It could be as late as October before the state catches up with a backlog of unpaid unemployment claims, which surpassed 700,000 this week, state officials said Wednesday.
Speaking at a Senate committee meeting, Department of Workforce Development Secretary Caleb Frostman said staffing needs and an antiquated unemployment program have been the biggest bottlenecks when it comes to processing the crush of claims arising from the COVID-19 shutdowns.
Frostman said the department may not catch up with the backlog until sometime between mid-August and early October, depending on staffing levels.
Before the pandemic, the department handled about 40,000 initial claims per week, but the number of weekly claims skyrocketed to more than 300,000 after many businesses shut down or limited their services.
“No administration has ever faced anything like that before,” said Mark Reihl, DWD unemployment division administrator. “We have done everything possible as quickly as possible to bring as many people on as we could ... Frankly, I think we have done a great job in this period of time. Is it as good as we would like? Certainly not.”
As of Monday, just over 728,000 of the approximately 2.4 million claims received between March 15 and May 23 remained unpaid. About 11% of those claims have been denied and unemployment claims can be filed weekly, so the total number of claims doesn’t directly translate to how many people have filed for unemployment.
DWD last week reported Wisconsin lost 385,900 private-sector jobs from March to April, and the unemployment rate shot up from 3.1% to 14.1%. On Wednesday, DWD announced the unemployment rate in the Madison metropolitan area in April was 11.1%. Rates in cities around the state ranged from 9.9% in Fitchburg to 21.1% in Superior. In Iron and Menominee counties, the rate reached 26.2%.
Criticism over delays has been mounting, primarily from Republican lawmakers.
“Nothing could have set us up to be prepared for this. There’s no way. The barn is on fire,” said state Sen. Chris Kapenga, R-Delafield. “If there’s a fire, the secretary has to find out how to put it out as quickly as possible. Outstanding claims are not acceptable.”
Frostman said efforts are being made to address staffing needs, including hiring additional adjudicators, departmental reorganizations and the opening of a call center.
However, the state’s decades-old computer system remains a major obstacle.

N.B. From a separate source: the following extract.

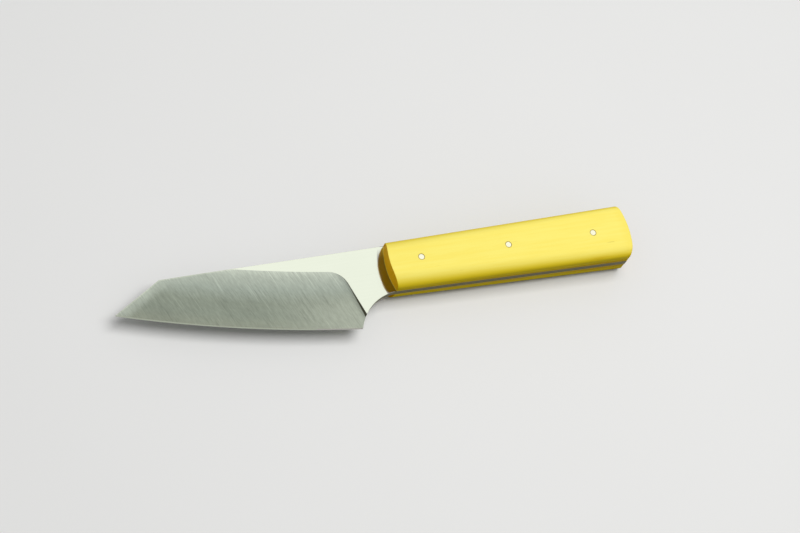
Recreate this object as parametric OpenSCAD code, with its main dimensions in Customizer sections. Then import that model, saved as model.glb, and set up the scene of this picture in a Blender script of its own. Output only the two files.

“Our antiquated, inflexible, 50-year-old COBOL-based benefits system has hamstrung our ability to quickly onboard new changes in programs,” Frostman said. “Although it was known to be highly problematic coming out of the Great Recession, UI’s benefits system has still not modernized.”
One of the biggest challenges with the program is that inputting new claims and processing claims for payment cannot happen at the same time, which creates delays. Claims need to be processed carefully to avoid fraud or improper payments, so expanding call hours and taking claimants’ information to input later could lead to inaccuracies, Frostman said.
DWD officials also said the inability to process payments while inputting claims means it doesn’t make sense for the department to expand operations to 24 hours a day, as some Republicans are seeking.
The program also created challenges in processing the federal government’s $600 in weekly unemployment benefits approved through the CARES Act, with Wisconsin becoming the last state in the nation to begin issuing those dollars.
‘Nothing was done’
Sen. Robert Wirch, D-Somers, said it’s been known for years that the unemployment insurance system needed to be replaced.
“Nothing was done for six years to update that antiquated technology,” Wirch said. “Republicans control how the money is spent and the budget and they chose not to put money in to upgrade the unemployment system.”
Kapenga said putting the blame on Republicans was “a bunch of BS.”
“I don’t want to hear another person say it’s all the Republicans’ fault,” he said.
The state’s unemployment benefits program has become a hotbed of partisan disagreement since the COVID-19 outbreak began, with Republicans calling on Democratic Gov. Tony Evers and DWD to do more to process claims faster.
“It would be nice if there would be a little effort, a little help, from the other side,” Sen. Stephen Nass, R-Whitewater, said Wednesday.
However, Democrats were quick to point to several bills passed over the last eight years by the GOP-led Legislature that restrict Wisconsinites’ access to unemployment. One bill, passed in 2011, created a one-week waiting period before claimants can receive a payment. That requirement has been waived since March 15.
Other legislation over the years include increasing the work search requirement to receive benefits, expanded drug screening requirements and other changes to eligibility or to penalize those who input false information when filing a claim.
DWD spokesman Ben Jedd said the unprecedented number of unemployment claims received over the last two months is the primary reason for the department’s backlog. However, he said the legislative changes over the last several years have required more claims to go through the adjudication process, which adds to delays.
Additionally, the state’s unemployment fund missed out on roughly $25 million in federal reimbursements last month due to the Legislature’s delayed passage of a waiver of the one-week waiting period.
“This pandemic is revealing how challenges within the Wisconsin unemployment system were caused by Republican policies and further exasperated by their inaction,” Senate Minority Leader Janet Bewley, D-Mason, said in a statement. “No matter how hard they try to rewrite their own history, the fact remains that Republicans have spent years tightening and restricting access to unemployment benefits.”